How to save catalog to config¶
You can serialise a DataCatalog into configuration format (for example, for saving to a YAML file) using .to_config():
from kedro.io import DataCatalog
from kedro_datasets.pandas import CSVDataset
cars = CSVDataset(
filepath="cars.csv",
save_args={"index": False}
)
catalog = DataCatalog(datasets={'cars': cars})
config, credentials, load_versions, save_version = catalog.to_config()
To reconstruct the catalog later:
new_catalog = DataCatalog.from_config(config, credentials, load_versions, save_version)
Note
This method works for datasets with static, serialisable parameters. For example, you can serialise credentials passed as dictionaries, but not actual credential objects (such as google.auth.credentials.Credentials). In-memory datasets are excluded.
How to filter catalog datasets¶
Use the .filter() method to retrieve dataset names that match specific criteria:
import re
from kedro.io import MemoryDataset
from kedro_datasets.pandas import SQLQueryDataset
catalog.filter(name_regex="raw") # Names containing 'raw'
catalog.filter(name_regex=re.compile("^model_")) # Regex match (precompiled)

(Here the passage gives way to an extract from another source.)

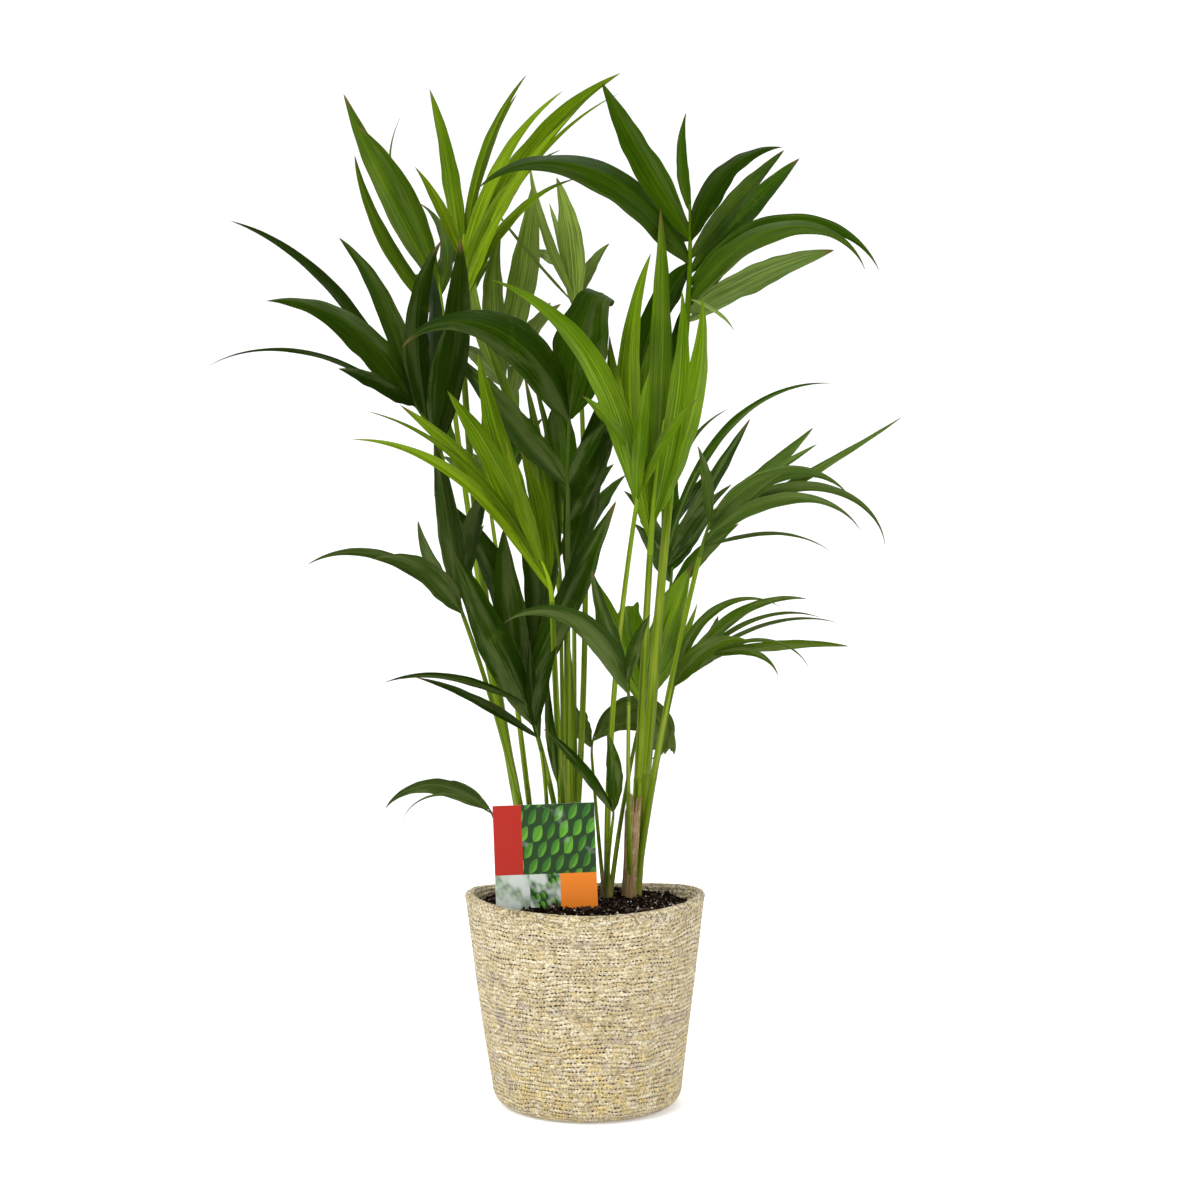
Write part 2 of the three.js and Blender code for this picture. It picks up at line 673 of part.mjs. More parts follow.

catalog.filter(type_regex="pandas.excel_dataset.ExcelDataset") # Match by type string
catalog.filter(name_regex="train", type_regex="CSV") # Name + type
catalog.filter(name_regex="data", by_type=SQLQueryDataset) # Exact type match
catalog.filter(name_regex="data", by_type=[MemoryDataset, SQLQueryDataset]) # Multiple types
How to get dataset type¶
You can check the dataset type without materialising or adding it to the catalog:
from kedro.io import DataCatalog, MemoryDataset
catalog = DataCatalog(datasets={"example": MemoryDataset()})
dataset_type = catalog.get_type("example")
print(dataset_type) # kedro.io.memory_dataset.MemoryDataset
If the dataset is not present and no patterns match, the method returns None.